Because such statements deal with future events, they are subject to various risks and uncertainties. Actual results for fiscal year 2010 and beyond could differ materially from the company’s current expectations. Factors that could cause the company’s results to differ materially from those expressed in forward-looking statements include among others variation and demand and the difficulty in predicting the completion of product acceptance and other factors affecting the timing of our license revenue recognition, the mix of perpetual and term licenses, and the level of term license renewals, our ability to develop or acquire new products and evolve existing ones, the negative global economic trends and the ongoing consolidation in the financial services and healthcare markets, our ability to attract and retain key personnel, reliance on key third-party relationships, the potential loss of vendor-specific objective evidence for our professional services, management of the company’s growth, our ability to successfully integrate our acquisition of Chordiant Software, and other risks and uncertainties.
Further information concerning factors that could cause actual results to differ materially from those projected is contained in the company’s filings with the Securities and Exchange Commission, including its report on Form 10-K for the year ended December 31, 2009 and other recent filings with the SEC. The company undertakes no obligation to revise or update forward-looking statements as a result of new information since these statements may no longer be accurate or timely.
Q2 was a history-making quarter for Pegasystems. We worked hard on the largest acquisition in our history and at the same time reached a new milestone. For the first time, the company exceeded $80 million in revenue in a single quarter. A lot of work went into the integration of Chordiant, so let me give you an update.

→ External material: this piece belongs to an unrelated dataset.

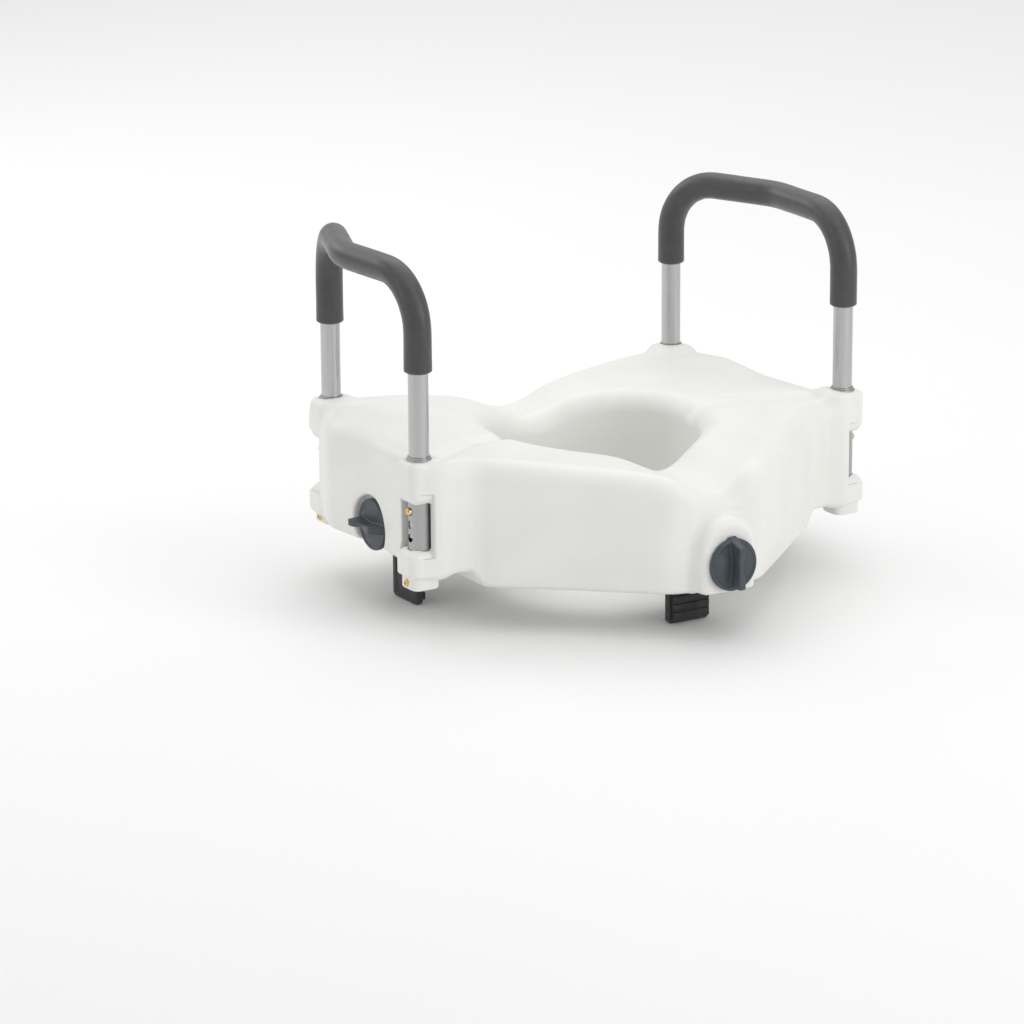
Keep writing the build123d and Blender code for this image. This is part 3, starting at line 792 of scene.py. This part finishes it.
def make_grip(name, side):
    """The foam: thinner on the outside of each bend, faintly wrinkled inside it, with soft ends."""
    line, marks = arm_line(side, *GRIP_LOW[name])
    tangent = np.gradient(line, marks, axis=0)
    tangent /= np.linalg.norm(tangent, axis=1)[:, None]
    bend = np.gradient(tangent, marks, axis=0)
    kernel = np.hanning(9)
    bend = np.stack([np.convolve(bend[:, a], kernel / kernel.sum(), "same") for a in range(3)], 1)
    across = np.empty_like(line)
    across[0] = (side, 0, 0)
    for row in range(1, len(line)):
        flat = across[row - 1] - (across[row - 1] @ tangent[row]) * tangent[row]
        across[row] = flat / np.linalg.norm(flat)
    beside = np.cross(tangent, across)
    total = marks[-1]
    angle = np.linspace(0, 2 * math.pi, GRIP_AROUND, endpoint=False)[None, :]
    inward = across[:, None] * np.cos(angle)[..., None] + beside[:, None] * np.sin(angle)[..., None]
    towards = np.einsum("ijk,ik->ij", inward, bend) * 50
    from_end = np.minimum(marks, total - marks)[:, None]
    wrinkle = np.sin(marks[:, None] / 2.9 + 1.7 * np.sin(angle + marks[:, None] / 40))
    radius = GRIP_R - 0.25 + 0.25 * np.exp(-from_end / 6)
    radius = radius + 0.10 * wrinkle * np.clip(towards, 0, 1) ** 2 - 0.25 * np.clip(-towards, 0, 1)
    radius = radius + 0.10 * np.sin(marks[:, None] / 17 + side) * np.sin(angle * 2 + marks[:, None] / 31)
    lip = np.clip(END_ROUND - from_end, 0, END_ROUND)
    radius = radius - (END_ROUND - np.sqrt(END_ROUND ** 2 - lip ** 2))
    points = line[:, None] + inward * radius[..., None]
    start = line[:BORE_ROWS, None] + inward[:BORE_ROWS] * TUBE_R
    end = line[-BORE_ROWS:, None] + inward[-BORE_ROWS:] * TUBE_R
    rings = np.concatenate([start[::-1], points, end[::-1]])
    index = np.arange(len(rings) * GRIP_AROUND).reshape(len(rings), GRIP_AROUND)
    beside_index = np.roll(index, -1, axis=1)
    faces = np.stack([index[:-1], beside_index[:-1], beside_index[1:], index[1:]], -1).reshape(-1, 4)
    made = piece(f"foam_grip_{name}", rings.reshape(-1, 3), faces.tolist(), f"arm_{name}", "grip_foam")
    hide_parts(f"grip_{name}")


for name, side in SIDES.items():
    make_grip(name, side)


# ---- stage ----
def make_floor():
    low = cad_bounds[0][2] - 0.0005
    reach = 12.0
    corners = [(-reach, -reach, low), (reach, -reach, low), (reach, reach, low), (-reach, reach, low)]
    mesh = bpy.data.meshes.new("floor")
    mesh.from_pydata(corners, [], [(0, 1, 2, 3)])
    look = Shader("floor", (0.9, 0.9, 0.9), 0.8)
    look.vary_colour(look.noise(1.5, 3), [(0.3, (0.895, 0.895, 0.895)), (0.7, (0.905, 0.905, 0.903))])
    mesh.materials.append(look.material)
    floor = bpy.data.objects.new("floor", mesh)
    bpy.context.scene.collection.objects.link(floor)


def softbox(name, place, aim, size, power, colour=(1, 1, 1)):
    light = bpy.data.lights.new(name, "AREA")
    light.shape = "RECTANGLE"
    light.size, light.size_y = size
    light.energy = power
    light.color = colour
    lamp = bpy.data.objects.new(name, light)
    bpy.context.scene.collection.objects.link(lamp)
    lamp.location = place
    lamp.rotation_euler = (Vector(aim) - Vector(place)).to_track_quat("-Z", "Y").to_euler()


AZIMUTH, ELEVATION, ROLL = (math.radians(v) for v in (31.352, 15.908, -0.362))
DISTANCE = 4.5647        # from the sockets' level, midway between the four posts
ASIDE, UP = 0.0553, 0.1115
LENS = 165.37


def make_camera():
    back = np.array((-math.sin(AZIMUTH) * math.cos(ELEVATION),
                     -math.cos(AZIMUTH) * math.cos(ELEVATION), math.sin(ELEVATION)))
    level = np.array((math.cos(AZIMUTH), -math.sin(AZIMUTH), 0))
    upright = np.cross(back, level)
    right = math.cos(ROLL) * level + math.sin(ROLL) * upright
    up = -math.sin(ROLL) * level + math.cos(ROLL) * upright
    data = bpy.data.cameras.new("camera")
    data.lens = LENS
    data.sensor_width = 36.0
    camera = bpy.data.objects.new("camera", data)
    bpy.context.scene.collection.objects.link(camera)
    place = back * DISTANCE - right * ASIDE - up * UP + np.array((0, 0, DECK * MM))
    camera.matrix_world = Matrix.Translation(Vector(place)) @ Matrix(
        [[right[i], up[i], back[i]] for i in range(3)]).to_4x4()
    bpy.context.scene.camera = camera


def make_light():
    world = bpy.data.worlds.new("studio")
    world.use_nodes = True
    world.node_tree.nodes["Background"].inputs["Color"].default_value = (1.0, 1.0, 1.0, 1)
    world.node_tree.nodes["Background"].inputs["Strength"].default_value = 0.56
    bpy.context.scene.world = world
    aim = (0, -0.05, 0.1)
    softbox("overhead", (0.2, 0.2, 2.4), aim, (2.8, 2.4), 17)
    softbox("front", (0.25, -2.0, 2.5), aim, (2.4, 1.8), 10)
    softbox("key", (1.2, -2.6, 1.3), aim, (1.3, 1.6), 20)
    softbox("side", (-2.5, 0.3, 1.0), aim, (0.35, 2.0), 5)
    softbox("rim", (-1.0, 2.2, 1.3), aim, (1.6, 0.8), 9)
    softbox("backdrop", (1.3, 2.6, 3.0), (1.3, 2.6, 0), (4.5, 3.0), 45)
    settings = bpy.context.scene.view_settings
    settings.view_transform = "Standard"
    settings.look = "None"
    settings.exposure = 0.0


make_floor()
make_camera()
make_light()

We moved very quickly on integrating the two companies. The cash tender offer on April 21
, four days later, on April 25
, PegaWORLD our Annual User Conference started and we had Chordiant employees, customers and partners in attendance where we are already beginning with customers presenting initial product roadmap and demonstrating production integration. As of today, all of your organizations and systems are pretty much integrated. As an example, there is not a separate Chordiant sales organization. We have one sales team selling into their assigned accounts. It is a norm to see the sales team comprise of Pega and ex-Chordiant staff working together on opportunities we already seen deals with the customers’ life and mix of products. While this level of integration makes it very difficult to separate the deals and products, approximately $7.8 million of Q2 GAAP revenue can be directly attributed to Chordiant.
Most of the integration costs is reflected in the Q2 restructuring charge of $6 million. This charge is primarily for severance payments. We expect that there will be additional restructuring charges of approximately $1.7 million in Q3 as there are additional severance payments scheduled at the facility worked we have done. The restructuring charge is not a catch-off for our costs. There is still many Chordiant employees who are in transitional roles and whose salary costs are not in the restructuring charge.
So, in our Q2 financial statements, there is approximately $1 million of personnel costs in operating expense lines for staff who are employed on a temporary basis. During Q3, these transitional roles will wind down, and so we expect these OpEx costs to drop to about $400,000 in Q3 and be gone in Q4. In addition to the restructuring costs, during Q2, we recorded $3.4 million of acquisition-related expenses such as banker and legal fees, which are directly related to the transaction. This is in addition to $1.5 million of acquisition-related expenses that we recorded in Q1. In total, through the first six months, we recorded over $10 million in restructuring and acquisition expense.
Just to size the numbers and the impact they have on our GAAP bottom line, we have provided a non-GAAP financial information in our press release. Like other software companies, we have excluded these large acquisition costs, amortization of intangible assets created as a result of purchase accounting as well as FAS 123R charges. This allows us an easier comparison to other software companies as well as to analyst models who use these non-GAAP measures.
Lastly, we have provided guidance on a non-GAAP basis for easier comparisons. GAAP or non-GAAP, Q2 was our 12
consecutive quarter of record revenue. As I said, it’s also the first time in history that quarterly revenue has ever exceeded $80 million. License revenue on a GAAP basis was up $2.5 million, of $25.7 million in Q2 2009 to $28.2 million in Q2 of this year. Very little license revenues directly attributed to Chordiant. License revenue is slightly down from Q1 2010. This is a common trend for us. In fact, Q2 license revenue has been less than Q1 license revenue every year since 2004 as new license signings for bookings are typically much lower in Q1 and Q2.